Только дело здесь вовсе не в том, что лебеди и еще более экзотические с нашей точки зрения птицы особенно вкусны. В противном случае сегодня мы бы тоже с удовольствием покупали какого-нибудь «лебедя-гриль» или употребляли шаверму из снегирей. Нет, просто особого выбора не было, охотились на все, что летало.
* * *
Дошедшие до нас сведения о жизни крестьян XIV столетия нередко противоречивы. Во французских хрониках говорится, будто они ели свинину и домашнюю птицу на вертеле; им также были доступны яйца, соленая рыба, сыр, сало, горох, бобы, фрукты, овощи из своего огорода, ржаной хлеб, мед, сидр и пиво.

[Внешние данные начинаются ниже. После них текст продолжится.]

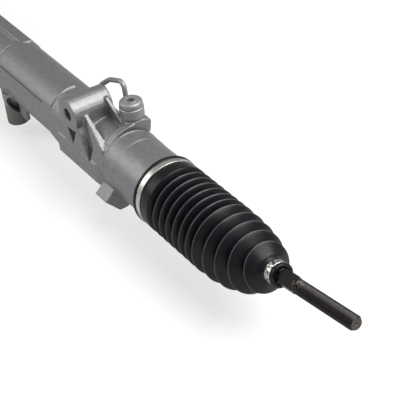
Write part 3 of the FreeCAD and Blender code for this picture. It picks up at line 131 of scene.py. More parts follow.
def add_node(tree: bpy.types.NodeTree, kind: str, inputs: dict[str | int, Any] | None = None,
             **settings: Any) -> bpy.types.Node:
    """Add a node with its settings, values and links.

    Args:
        tree: node tree that takes it.
        kind: Blender's node type.
        inputs: socket name or number, to a value or to another node's output socket.
        **settings: attributes of the node.

    Returns:
        The new node.
    """
    node = tree.nodes.new(kind)
    for key, value in settings.items():
        setattr(node, key, value)
    for key, value in (inputs or {}).items():
        if isinstance(value, Socket):
            tree.links.new(value, node.inputs[key])
        else:
            node.inputs[key].default_value = value
    return node


# Finishes

@dataclass
class Shader:
    """Node tree of one material, from the Principled shader back to its patterns."""

    name: str
    material: Material = field(init=False)
    bsdf: bpy.types.Node = field(init=False)

    def __post_init__(self) -> None:
        """Make the material with a clean Principled shader."""
        self.material = bpy.data.materials.new(self.name)
        self.material.use_nodes = True
        self.bsdf = self.material.node_tree.nodes["Principled BSDF"]

    def add(self, kind: str, inputs: dict[str | int, Any] | None = None,
            **settings: Any) -> bpy.types.Node:
        """Add a node to the material, as add_node does."""
        return add_node(self.material.node_tree, kind, inputs, **settings)

    def feed(self, socket: str, source: Socket) -> None:
        """Link an output to a socket of the Principled shader."""
        self.material.node_tree.links.new(source, self.bsdf.inputs[socket])

    def place(self) -> Socket:
        """Object coordinates, in metres."""
        return self.add("ShaderNodeTexCoord").outputs["Object"]

    def noise(self, size_mm: float, detail: float = 2.0, rough: float = 0.5,
              where: Socket | None = None) -> Socket:
        """Noise whose blobs are about a given size.

        Args:
            size_mm: real size of one blob.
            detail: octaves of finer noise.
            rough: share of the finer noise.
            where: coordinates, or the object's own.

        Returns:
            The noise value, from 0 to 1.
        """
        inputs = {"Vector": self.place() if where is None else where, "Scale": 1 / (size_mm * MM),
                  "Detail": detail, "Roughness": rough}
        return self.add("ShaderNodeTexNoise", inputs).outputs["Fac"]

    def mottle(self, pattern: Socket, *stops: tuple[float, str]) -> None:
        """Colour the surface between two stops, each a value of the pattern and an sRGB hex code."""
        node = self.add("ShaderNodeValToRGB", {"Fac": pattern})
        for element, (position, code) in zip(node.color_ramp.elements, stops):
            element.position = position
            element.color = linear(code)
        self.feed("Base Color", node.outputs["Color"])

    def span(self, source: Socket, low: float, high: float) -> Socket:
        """The source's 0 to 1 spread over another range."""
        inputs = {"Value": source, "To Min": low, "To Max": high}
        return self.add("ShaderNodeMapRange", inputs).outputs["Result"]

    def bump(self, source: Socket, depth_mm: float, strength: float = 1.0,
             under: Socket | None = None) -> Socket:
        """Bump of a real depth, on top of another bump if given."""
        inputs: dict[str | int, Any] = {"Height": source, "Distance": depth_mm * MM,
                                        "Strength": strength}
        if under is not None:
            inputs["Normal"] = under
        return self.add("ShaderNodeBump", inputs).outputs["Normal"]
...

По мнению многих средневековых авторов, это было нормальное, более чем приемлемое для низших классов меню, за рамки которого «подлое» сословие не должно выходить.
В рассказе «Все зло от вилланов» автор отчасти возмущенно и многословно философствует: «Скажите на милость, по какому праву виллан ест говядину?… А гуся? Это тревожит Бога. Он страдает от этого, да и я тоже. Жалки вилланы, которые едят жирного гуся. А могут ли они употреблять в пищу рыбу? Лучше пусть едят траву, солому и сено по воскресеньям, а по будням — горох. Вилланы должны работать без устали. А что происходит на самом деле? Некоторые вилланы ежедневно наедаются до отвала, пьют лучшие вина и щеголяют в роскошных одеждах. У таких вилланов немыслимые расходы, что подрывает устройство мироздания. Эти вилланы подрывают благосостояние государства. От вилланов одни несчастья. Разве должны они есть мясо? Пусть лучше вместе с коровами щиплют траву на пастбище и ходят на четвереньках..»
[1]
Удивительно, но продукты, особенно приготовленные определенным образом, люди ели не потому, что они так привыкли, или им так хотелось. Личные желания по принципу «вкусно-невкусно» заменял принцип «дозволительно-недозволительно» или «достойно-недостойно». Кулинария оказалась подчинена сословным правилам. Иерархию еды следовало свято и неукоснительно блюсти, чтобы не нарушить сложившееся равновесие и установившиеся традиции.